東京オートサロンでワールドプレミアされたトヨタの新4WDスポーツ、GRヤリス。新しい4WDシステムや新開発プラットフォーム&エンジンなど見どころの多いニューモデルだが、現時点では詳細が不明なところが多い。取材を通じてわかったことをまとめてみた。次はシャシー&4WDシステム編だ。
GR-FOURのキモはJTEKT製ITCCの使い方にある
GRヤリスは、トヨタにとってセリカGT-FOUR以来のスポーツ4WDモデルだ。新開発の4WDシステムは「GR-FOUR」と名付けられた新しい4WDシステムである。

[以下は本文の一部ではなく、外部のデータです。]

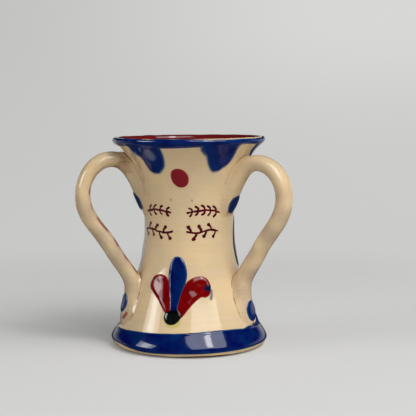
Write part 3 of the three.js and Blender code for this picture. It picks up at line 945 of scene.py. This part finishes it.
def swung(points, angle):
    """Points of a plane turned about its origin."""
    x, y = points.T
    return np.stack([
        x * math.cos(angle) - y * math.sin(angle), x * math.sin(angle) + y * math.cos(angle)
    ], axis=-1)


def oval(across, along, tilt, seed):
    """The outline of a dropped dot: an oval, a little uneven."""
    picker = np.random.default_rng(seed)
    turn = np.linspace(0, 2 * math.pi, 40, endpoint=False)
    swell = 1 + 0.025 * np.sin(2 * turn + picker.uniform(0, 6))
    swell = swell + 0.02 * np.sin(3 * turn + picker.uniform(0, 6))
    outline = [across / 2 * swell * np.cos(turn), along / 2 * swell * np.sin(turn)]
    outline = swung(np.stack(outline, axis=-1), tilt)
    return np.vstack([outline, outline[:1]])


dot_margin = 0.6
for handle in handles:
    for dot in dots:
        outline = oval(dot["across"], dot["along"], dot["tilt"], handle["seed"])
        half_across, half_along = dot["across"] / 2 + dot_margin, dot["along"] / 2 + dot_margin
        across_grid, along_grid = np.meshgrid(
            np.linspace(-half_across, half_across, 46), np.linspace(-half_along, half_along, 54))
        depth = depth_in(across_grid, along_grid, outline)
        name = f"{handle['name']}_{dot['name']}"
        piece = slip_sheet(
            name + "_of_slip", strap_canvas(handle, dot), across_grid, along_grid, depth,
            cushion(depth, 0.42, 1.6), blue_slip)
        seat_piece(piece, "blue_slip", name)

# The painted flowers
# On each panel between two handles: a blue petal, two red ones and a dark eye, each one full
# brush stroke, and a red dot under the rim.
deep_red = (0.135, 0.0006, 0.0012, 1)
even_red = (0.175, 0.0008, 0.0012, 1)
thin_red = (0.215, 0.0120, 0.0180, 1)
edge_red = (0.28, 0.022, 0.02, 1)
dyed_dark = (0.006, 0.006, 0.035, 1)
deep_dark = (0.0010, 0.0014, 0.0018, 1)
even_dark = (0.0035, 0.0060, 0.0050, 1)
edge_dark = (0.035, 0.045, 0.022, 1)
red_slip, tree, shader, marks, colour = new_slip(
    "red_slip", (0.2, 0.01, 0.012), 0.005, deep_red, even_red)
colour = blend_colours(tree, painted(tree, "thinly_laid"), colour, thin_red)
colour = thin_at_edge(tree, colour, edge_red, 0.55, 1.35, marks.outputs["Grain"])
dyed = reckon(tree, "MULTIPLY_ADD", marks.outputs["Grain"], 0.6, painted(tree, "dyed"))
colour = blend_colours(tree, fade(tree, dyed, 0.75, 1.15), colour, dyed_dark)
glaze_over(tree, shader, marks, colour, 0.05, 0.07)

dark_slip, tree, shader, marks, colour = new_slip(
    "dark_slip", (0.008, 0.008, 0.01), 0.004, deep_dark, even_dark)
colour = thin_at_edge(tree, colour, edge_dark, 0.6, 1.1)
glaze_over(tree, shader, marks, colour, 0.05, 0.07)


def canvas(outline, spacing, margin=0.5):
    """A grid of points over an outline in mm, with a margin round it."""
    low, high = outline.min(axis=0) - margin, outline.max(axis=0) + margin
    return np.meshgrid(np.arange(low[0], high[0], spacing), np.arange(low[1], high[1], spacing))


def mark_on_body(name, placed_at, x_grid, length_grid, depth, height, finish, masks=()):
    """A sheet of slip on the body's face, from a grid in mm across an azimuth and up the face."""
    azimuth_grid = placed_at + np.degrees(x_grid / radius_at(length_grid))
    return slip_sheet(name, body_face, azimuth_grid, length_grid, depth, height, finish, masks=masks)


slips = {"blue_slip": blue_slip, "red_slip": red_slip, "dark_slip": dark_slip}
flower_middle = -12.5
dot_middle = -8.6
flower_marks = [
    {
        "name": "middle_petal", "slot": "blue_slip", "thick": 0.42, "shoulder": 1.5,
        "outline": [
            (-12.0, 34.3), (-15.6, 34.2), (-18.8, 33.3), (-21.0, 31.4), (-22.0, 29.0),
            (-21.6, 26.4), (-20.4, 23.0), (-18.4, 19.0), (-17.0, 15.6), (-13.0, 14.2),
            (-9.6, 15.6), (-7.6, 19.4), (-5.0, 22.6), (-2.4, 25.4), (-1.2, 28.2), (-2.6, 31.0),
            (-5.2, 33.0), (-8.4, 34.0),
        ],
    },
    {
        "name": "left_petal", "slot": "red_slip", "thick": 0.34, "shoulder": 1.8,
        "outline": [
            (-36.9, 27.6), (-41.2, 26.6), (-43.7, 24.5), (-42.4, 22.9), (-38.7, 21.8),
            (-30.9, 19.4), (-25.1, 16.9), (-20.6, 14.9), (-15.6, 14.3), (-13.6, 16.2),
            (-14.4, 19.4), (-17.2, 22.6), (-19.8, 25.4), (-24.0, 27.2), (-30.6, 27.9),
        ],
    },
    {
        "name": "right_petal", "slot": "red_slip", "thick": 0.34, "shoulder": 1.8,
        "touched": (20.6, 23.4),
        "outline": [
            (13, 27.5), (5.3, 27.0), (-1.2, 25.6), (-6.4, 22.7), (-9.2, 19.6), (-10.6, 16.4),
            (-9.8, 14.2), (-5.6, 13.6), (0.9, 16.6), (6.1, 18.6), (12.7, 20.3), (17.1, 20.2),
            (21.6, 21.1), (23.9, 23.5), (21.7, 26), (18, 27.1),
        ],
    },
    {
        "name": "eye", "slot": "dark_slip", "thick": 0.55, "shoulder": 1.9,
        "outline": [
            (-17.9, 15.9), (-20.8, 14.9), (-21.3, 13.4), (-19.2, 11.8), (-15.1, 11.1),
            (-10.6, 11.5), (-6.8, 13.0), (-5.8, 14.6), (-7.7, 16.0), (-12.8, 16.5),
        ],
    },
    {
        "name": "rim_dot", "slot": "red_slip", "thick": 0.34, "shoulder": 1.3,
        "outline": [
            (0.8, 61.7), (-0.1, 63.3), (-2.7, 64.5), (-6.5, 65.4), (-11.0, 65.6), (-14.8, 65.2),
            (-17.4, 64.2), (-18.3, 62.8), (-17.4, 61.2), (-14.8, 60.0), (-11.0, 59.1),
            (-6.5, 58.9), (-2.7, 59.3), (-0.1, 60.3),
        ],
    },
]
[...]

センターデフ式ではなく、カップリング式の4WDであるGR-FOURだが、単なるカップリング式ではないのがGRヤリスの特徴だ。(トヨタのカタログページには「電子制御多板クラッチ(ビスカス・カップリング)センターデフ」と表記があるが、これは誤りだろう。ビスカスカップリングは、高粘度シリコーンオイルのせん断(剪断)抵抗を利用した流体クラッチの一種だから、明らかに今回のGRヤリスのカップリングとは違う)
東京オートサロンに展示してあったベアシャシーは、特別仕様車 RZ“High-performance・First Edition”(車両価格456万円)のものだ。
カットされた電子制御多板クラッチカップリングが見える。これは、ジェイテクトの「ITCC」というカップリングユニットだ。ITCCは、Intelligent Torque Controlled Couplingの頭文字からきた名称だ。FFベース電子制御4WDカップリングで世界シェアナンバー1のユニットである。
GRヤリスもこのITCCを採用したわけだが、もちろんGRヤリス専用のITCCを使う。
そもそも、ITCCは前後輪の駆動力を前輪100:後輪0〜前輪50:後輪50まで連続的に可変させることができるカップリングユニットだ。今回のGRヤリスは
Normal:前60:後40
Sport:前30:後70
Track:前50:後50
の3つのモードで前後駆動力配分を変えられる。
前30:後70? という疑問については、こちらの記事をぜひ参照していただきたい。GR-FOURの技術的ポイントを解説している。
欧州仕様のリリースを読むと、「理論的には前100:後0から前0:後100まで変化させられる」と書いてある。
この点をトヨタのエンジニアに訊くと
「100:0から0:100の駆動力配分はメカニズム的には可能な構造になっている。ただしリヤ100%配分で走りに効果あるシチュエーションがほとんどないのと、熱的に短時間しか使えない(から30:70までしか使わない)」と説明された。
このあたりの秘密については、さきほどの記事を参照していただきたい。
ちなみに、日産ジュークのALL MODE 4×4(トルクベクトル付き」ではリヤアクスルに2つのITCCを使って左右のトルクベクトル制御を行なっている。
GRヤリスには、次の2グレードがある。
特別仕様車 RZ“First Edition” 396万円
特別仕様車 RZ“High-performance・First Edition”456万円
その差額60万円。
ここに含まれるのは、
・前後トルセンデフ
・冷却スプレー機能付き大容量空冷インタークーラー
・8スピーカーJBLサウンドシステム&アクティブノイズコントロール(RZは2スピーカー)
・ブレーキダクト
・プレミアムスポーツシート(スエード/サイド合皮、RZはファブリック)
・BBS製18インチ鍛造アルミホイール
・ミシュランPilot Sport 4Sタイヤ
・カラード(赤色)ブレーキキャリパー
となっている。走行性能に影響するのは、デファレンシャルだ。
ノーマルのRZには、いわゆる「オープンデフ」が付く。これに対してRZ“High-performanceは、トルセンデフが前後につく。
トルセンデフは、ジェイテクト(JTEKT)の商標で、
トルセンTypeA
トルセンTypeB
トルセンTypeC
の3タイプがある。今回GRヤリスが使うのは、TypeBだ。
TypeBのトルセンデフは、ヘリカルギヤを使う。オープンデフにはできない瞬時に路面に応じたトルク配分を可能にする。ルノー・メガーヌR.S. CUPのフロントに使われているものトルセンTypeBだ。